Directions for this task:
Write out the whole listing, matching it exactly.

====== Given data

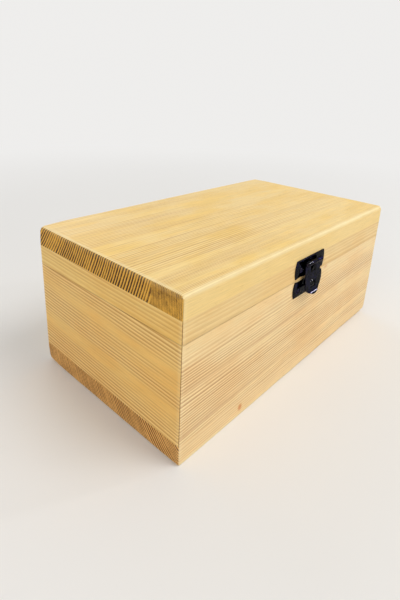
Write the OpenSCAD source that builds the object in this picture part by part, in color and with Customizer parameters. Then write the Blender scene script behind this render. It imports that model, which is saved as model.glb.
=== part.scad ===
// Hinged pine money box: mitred walls between two boards, a framed lid,
// two surface hinges at the back and a swing latch on the front.
// Millimetres. Origin at the middle of the underside, +Z up, front towards -Y.

/* [Box] */
// Outside length along X
box_w = 180; // [140:1:240]
// Outside depth along Y
box_d = 100; // [80:1:140]
// Outside height with the lid shut
box_h = 76; // [66:1:120]
// Height of the lid, top board and frame strips together
lid_h = 20; // [19:0.5:26]
// Thickness of the walls and of the lid's frame strips
wall_t = 10; // [9:0.5:14]
// Thickness of the lid's top board
top_t = 10; // [6:0.5:12]
// Thickness of the bottom board
base_t = 10; // [6:0.5:14]

/* [Worn edges] */
// Radius of the four upright corners
corner_r = 1.5; // [0.5:0.1:3]
// Radius of the lid's top edges
top_edge_r = 1.5; // [0.5:0.1:3]
// Radius of the bottom edges
bottom_edge_r = 2.4; // [0.5:0.1:4]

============

Written answer:
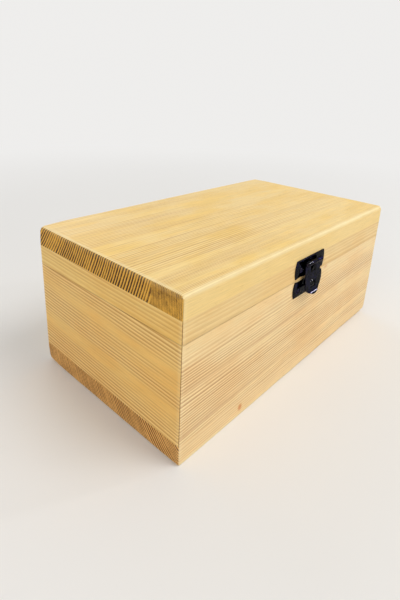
Write the OpenSCAD source that builds the object in this picture part by part, in color and with Customizer parameters. Then write the Blender scene script behind this render. It imports that model, which is saved as model.glb.
=== part.scad ===
// Hinged pine money box: mitred walls between two boards, a framed lid,
// two surface hinges at the back and a swing latch on the front.
// Millimetres. Origin at the middle of the underside, +Z up, front towards -Y.

/* [Box] */
// Outside length along X
box_w = 180; // [140:1:240]
// Outside depth along Y
box_d = 100; // [80:1:140]
// Outside height with the lid shut
box_h = 76; // [66:1:120]
// Height of the lid, top board and frame strips together
lid_h = 20; // [19:0.5:26]
// Thickness of the walls and of the lid's frame strips
wall_t = 10; // [9:0.5:14]
// Thickness of the lid's top board
top_t = 10; // [6:0.5:12]
// Thickness of the bottom board
base_t = 10; // [6:0.5:14]

/* [Worn edges] */
// Radius of the four upright corners
corner_r = 1.5; // [0.5:0.1:3]
// Radius of the lid's top edges
top_edge_r = 1.5; // [0.5:0.1:3]
// Radius of the bottom edges
bottom_edge_r = 2.4; // [0.5:0.1:4]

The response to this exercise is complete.